Более оригинальное и отрадное явление в этой сомнительной области, стоящей на рубеже поэзии и прозы, представляют эстетические сочинения Варрона, который был не только выдающимся представителем латинской историко-филологической науки, но вместе с тем и плодовитейшим и интереснейшим писателем в области изящной литературы. Происходя из плебейского рода, проживавшего в Сабинской области и уже двести лет принадлежавшего к римскому сенату, строго воспитанный в древних правилах дисциплины и благопристойности 132 и находясь в начале этой эпохи уже в зрелом возрасте, Марк Теренций Варрон из Реате (638—727) [116—27 гг.] принадлежал по своим политическим убеждениям, как это понятно само собой, к конституционной партии и честно и энергично участвовал во всех ее выступлениях и невзгодах. Он делал это отчасти в литературной форме, борясь, например, с первой коалицией, «треглавым чудовищем», посредством памфлетов, отчасти же ведя более серьезную борьбу; так, он находился в войске Помпея в качестве правителя Дальней Испании. Когда погибло дело республики, Варрон был назначен своим победителем на должность библиотекаря задуманной им в столице библиотеки. Смуты последующего времени еще раз захватили в свой водоворот этого престарелого человека; через 17 лет после смерти Цезаря он умер, на 89-м году своей честно прожитой жизни. Эстетические сочинения, составившие ему имя, представляли собой, собственно, небольшие статьи, либо просто прозаические произведения серьезного содержания, либо игривые описания, прозаический фон которых нередко испещрялся многими поэтическими вставками.

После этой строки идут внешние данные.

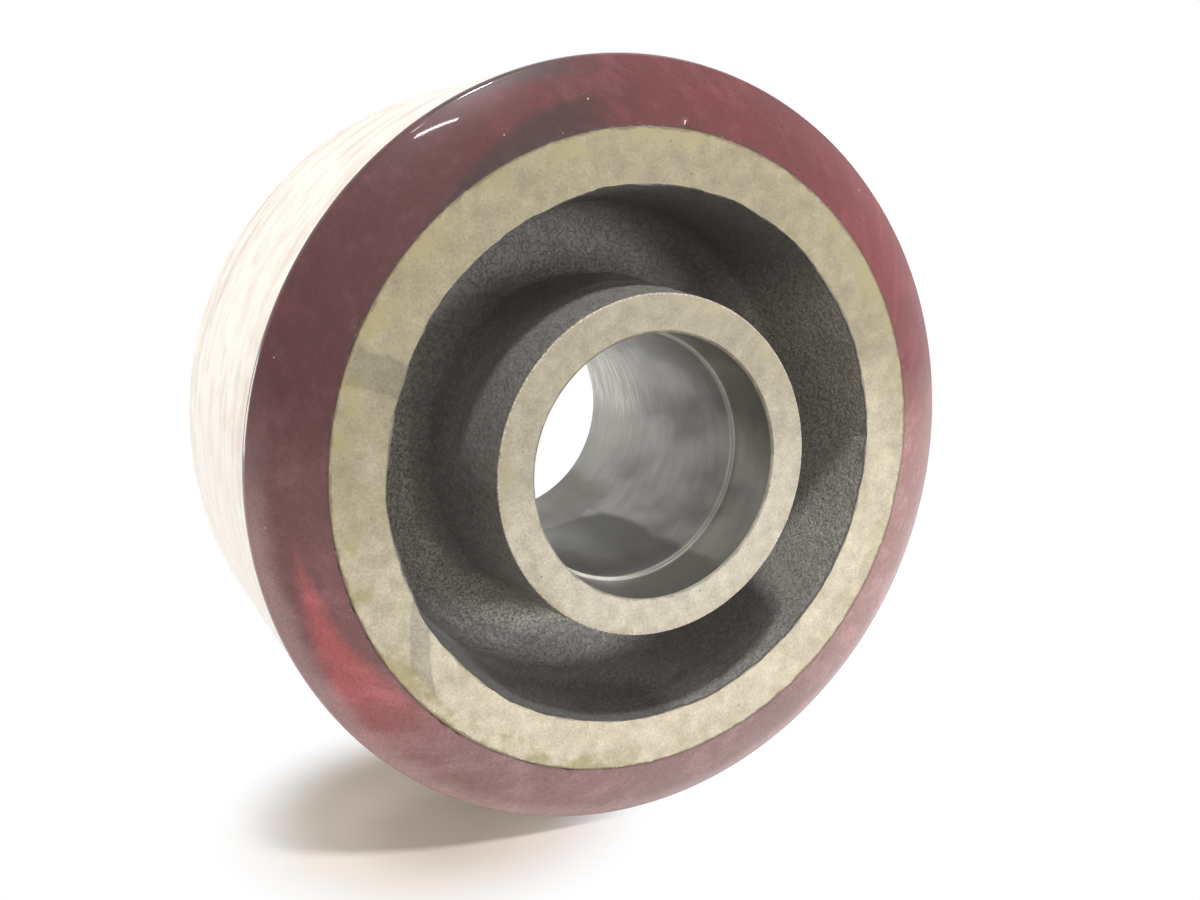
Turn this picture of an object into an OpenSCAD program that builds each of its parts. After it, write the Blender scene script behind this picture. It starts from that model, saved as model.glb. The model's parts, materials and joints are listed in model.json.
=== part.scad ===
// Load wheel for a lift truck: a cast iron core with a bonded polyurethane tyre.
// It spins about Y, the origin is the middle of its bore, and it stands on its tread.
// Each piece is a turned section. Sections are drawn with X as the radius and Y along the
// axle, for one side of the wheel, and mirrored to the other side.

/* [Tyre] */
// Diameter over the tread
tread_d = 152.4; // [146:0.1:180]
// Thickness of the tyre over the rim
tyre_t = 12.4; // [8:0.1:14]
// Width of the tyre where it is bonded, and of the rim
tyre_w = 75; // [66:0.5:90]
// Slope of the tyre's sides, back from the rim's face, in degrees
side_slope = 22.5; // [10:0.5:35]
// How far a side swells out of that slope
side_swell = 0.6; // [0.2:0.1:1.5]
// Rounding between a side and the tread
tread_round = 1.5; // [1:0.1:4]

/* [Rim] */
// Thickness of the rim at the mouth of the recess
rim_t = 11.2; // [9:0.1:13]
// Chamfer on the rim's outer edges, which the tyre fills
bond_chamfer = 0.8; // [0.4:0.1:2]
// Draft of the rim's inner wall, in degrees
rim_draft = 4.5; // [1:0.5:6]
// Fillet between the rim and the web
rim_fillet = 5; // [2:0.5:8]

/* [Web] */
// Thickness of the web between rim and hub
web_t = 12; // [8:0.5:24]

/* [Hub] */
// Length of the hub over its two faces
hub_len = 82; // [76:0.5:100]
// Thickness of the hub around a bearing seat
hub_t = 7.4; // [5:0.1:10]
// Draft of the hub's outer wall, in degrees
hub_draft = 5; // [1:0.5:6]
// Fillet between the hub and the web
hub_fillet = 6.5; // [2:0.5:8]
// Edge break where the machined faces meet the cast walls
edge_break = 0.4; // [0.2:0.1:1]

/* [Bore] */
// Diameter of a bearing seat
seat_d = 52; // [47:0.01:56]
// Depth of a bearing seat from the hub's face
seat_depth = 14; // [10:0.5:20]
// Height of the shoulder behind a bearing's outer ring
shoulder_h = 0.6; // [0.4:0.1:3]
// Chamfer at the mouth of a seat
mouth_chamfer = 0.5; // [0.3:0.1:2]

/* [Hidden] */
$fn = 180;

// Radii and half widths
tread_r = tread_d / 2;
rim_r = tread_r - tyre_t;
mouth_r = rim_r - rim_t;
rim_half = tyre_w / 2;
hub_half = hub_len / 2;
seat_r = seat_d / 2;
relief_r = seat_r - shoulder_h;
seat_y = hub_half - seat_depth;
hub_r = seat_r + hub_t;
web_y = web_t / 2;

// Room past a face, so that a cut goes right through it
past = 5;
// Extra radius with which a rounding crosses the faces that it blends
cross = 0.002;

// Radius of the two cast walls at a distance y from the wheel's middle plane
function hub_wall(y) = hub_r + (hub_half - y) * tan(hub_draft);
function rim_wall(y) = mouth_r - (rim_half - y) * tan(rim_draft);

// A fillet takes no more than its share of the recess's floor
floor_gap = rim_wall(web_y) - hub_wall(web_y);
hub_round = min(hub_fillet, 0.5 * floor_gap);
rim_round = min(rim_fillet, 0.4 * floor_gap);

// Centres of the two fillets
hub_round_y = web_y + hub_round;
rim_round_y = web_y + rim_round;
hub_round_mid = [hub_wall(hub_round_y) + hub_round / cos(hub_draft), hub_round_y];
rim_round_mid = [rim_wall(rim_round_y) - rim_round / cos(rim_draft), rim_round_y];

// The tyre's side is an arc from the rim's face to the edge of the tread
side_in = [rim_r - bond_chamfer, rim_half];
side_out = [tread_r, rim_half - (tread_r - side_in.x) * tan(side_slope)];
side_chord = norm(side_out - side_in);
side_arc_r = (pow(side_chord / 2, 2) + pow(side_swell, 2)) / (2 * side_swell);
chord_dir = (side_out - side_in) / side_chord;
side_arc_mid = (side_in + side_out) / 2
    + (side_arc_r - side_swell) * [chord_dir.y, -chord_dir.x];

// The rounding of the tread's edge touches the tread and the side's arc
tread_round_x = tread_r - tread_round;
round_reach = side_arc_r - tread_round;
tread_round_y = side_arc_mid.y
    + sqrt(pow(round_reach, 2) - pow(tread_round_x - side_arc_mid.x, 2));
tread_round_mid = [tread_round_x, tread_round_y];
side_touch = side_arc_mid
    + (tread_round_mid - side_arc_mid) * side_arc_r / round_reach;

// Turns a section about Y
module turned() {
    rotate([90, 0, 0]) rotate_extrude() children();
}

// Repeats a section on the other side of the wheel's middle plane
module both_sides() {
    children();
    mirror([0, 1]) children();
}

// Recess between hub and rim, with the edge breaks at its two upper edges
module recess_section() {
    hub_edge = [hub_wall(hub_half - edge_break), hub_half - edge_break];
    rim_edge = [rim_wall(rim_half - edge_break), rim_half - edge_break];
    hub_touch = hub_round_mid - hub_round * [cos(hub_draft), sin(hub_draft)];
    rim_touch = rim_round_mid + rim_round * [cos(rim_draft), -sin(rim_draft)];
    polygon([
        hub_edge + [-edge_break - past, edge_break + past],
        hub_edge,
        hub_touch,
        hub_round_mid,
        [hub_round_mid.x, web_y],
        [rim_round_mid.x, web_y],
        rim_round_mid,
        rim_touch,
        rim_edge,
        rim_edge + [edge_break + past, edge_break + past],
        [rim_edge.x, hub_half + 2 * past]
    ]);
    translate(hub_round_mid) circle(hub_round + cross);
    translate(rim_round_mid) circle(rim_round + cross);
}

// Relief, shoulder, bearing seat and mouth of the bore
module bore_section() {
    polygon([
        [-past, -past],
        [relief_r, -past],
        [relief_r, seat_y],
        [seat_r, seat_y],
        [seat_r, hub_half - mouth_chamfer],
        [seat_r + mouth_chamfer + past, hub_half + past],
        [-past, hub_half + past]
    ]);
}

// One side of the casting, with the bore and the recess cut out of it
module core_section() {
    difference() {
        polygon([
            [0, 0],
            [rim_r, 0],
            [rim_r, rim_half - bond_chamfer],
            [rim_r - bond_chamfer, rim_half],
            [rim_round_mid.x, rim_half],
            [rim_round_mid.x, hub_half],
            [0, hub_half]
        ]);
        recess_section();
        bore_section();
    }
}

// What the rounding takes off the edge of the tread
module tread_edge_cut() {
    difference() {
        polygon([
            tread_round_mid,
            [tread_r, tread_round_mid.y],
            [tread_r + past, tread_round_mid.y],
            [tread_r + past, side_touch.y + past],
            side_touch + [0, past],
            side_touch
        ]);
        translate(tread_round_mid) circle(tread_round + cross);
    }
}

// One side of the tyre, from the rim's chamfer out to the rounded edge of the tread
module tyre_section() {
    difference() {
        intersection() {
            polygon([
                [rim_r, 0],
                [tread_r, 0],
                [tread_r, rim_half + past],
                [rim_r - bond_chamfer - past, rim_half + past],
                [rim_r, rim_half - bond_chamfer]
            ]);
            translate(side_arc_mid) circle(side_arc_r);
        }
        tread_edge_cut();
    }
}

// Cast iron core: rim, web and hub in one casting, machined on its faces and in its bore
module wheel_core() {
    color("dimgray") turned() both_sides() core_section();
}

// Polyurethane tyre, bonded to the rim
module tyre() {
    color("darkred") turned() both_sides() tyre_section();
}

wheel_core();
tyre();
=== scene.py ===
"""A lift truck's load wheel, dressed for a studio picture.

The wheel is a cast iron core with a polyurethane tyre bonded to its rim. It spins about Y, its photographed
face looks along -Y, and it stands on its tread. Sizes are in millimetres until a mesh is made, and the
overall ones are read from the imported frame.
"""
import json
import logging
import math
from dataclasses import dataclass, field
from enum import Enum
from functools import reduce
from typing import Callable, Protocol

import bpy
import numpy as np
from mathutils import Matrix, Vector, noise


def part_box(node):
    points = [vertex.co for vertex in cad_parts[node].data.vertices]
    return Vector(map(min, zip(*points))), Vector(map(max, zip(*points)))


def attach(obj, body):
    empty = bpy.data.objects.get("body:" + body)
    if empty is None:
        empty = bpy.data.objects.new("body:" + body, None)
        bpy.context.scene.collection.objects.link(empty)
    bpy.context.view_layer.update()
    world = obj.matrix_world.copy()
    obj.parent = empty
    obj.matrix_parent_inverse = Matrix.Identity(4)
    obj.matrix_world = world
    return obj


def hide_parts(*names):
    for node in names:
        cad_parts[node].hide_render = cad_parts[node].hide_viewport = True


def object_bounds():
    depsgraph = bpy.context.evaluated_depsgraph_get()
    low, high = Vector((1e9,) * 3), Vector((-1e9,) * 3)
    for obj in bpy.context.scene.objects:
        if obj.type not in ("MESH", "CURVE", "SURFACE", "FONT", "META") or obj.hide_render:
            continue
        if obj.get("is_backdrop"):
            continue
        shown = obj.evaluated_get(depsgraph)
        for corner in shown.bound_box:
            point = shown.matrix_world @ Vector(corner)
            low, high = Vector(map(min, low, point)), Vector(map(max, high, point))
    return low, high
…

К числу первых относятся его «Философско-исторические исследования» (logistorici), а ко вторым — «Менипповы сатиры». Ни первые, ни вторые не придерживаются латинских образцов, в особенности сатира Варрона отнюдь не примыкает к Луцилиевой, да и вообще римская сатира не составляет собственно определенного вида поэзии, а только доказывает отрицательно, что это «разнообразное стихотворение» не хочет быть причислено к какому-либо из установленных поэтических видов, вследствие чего сатира и принимает у каждого даровитого поэта новый и своеобразный характер. Для своих как серьезных, так и более легких эстетических работ Варрон находил образцы в доалександрийской греческой философии: для серьезных исследований — в диалогах Гераклида, уроженца Гераклеи, у Черного моря (ум. около 450 г. [304 г.]), для сатир — в сочинениях Мениппа из Гадары, в Сирии (был в славе около 475 г. [279 г.]). Выбор этот весьма характерен. Гераклид, вдохновлявшийся как писатель философскими диалогами Платона, совершенно упустил из виду за блестящей формой их научное содержание и обратил все внимание на поэтически сказочную внешность; это был приятный, многочитаемый автор, но далеко не философ. Менипп так же мало заслуживает этого имени; это был настоящий литературный представитель той философии, вся мудрость которой заключается именно в отрицании философии, в осмеянии философов, в кинической философии Диогена; веселый учитель серьезной мудрости, он целым рядом примеров и комических рассказов доказал, что, кроме честной жизни, все суета на земле и на небе, но что всего суетнее распри так называемых мудрецов. Эти писатели и были настоящими образцами для Варрона, человека, преисполненного староримским негодованием против современной жалкой эпохи и староримским юмором человека, отнюдь не лишенного при этом пластического таланта, но недоступного для всего, что походило не на образ или факт, а на понятие или систему, словом, самого нефилософского из всех нефилософских римлян 133 . Однако Варрон не был несамостоятельным учеником. Вдохновение и обычно форму он получал от Гераклида и Мениппа; но он был слишком своеобразной и слишком римской натурой, чтобы не придать своему подражательному творчеству самостоятельный и национальный характер.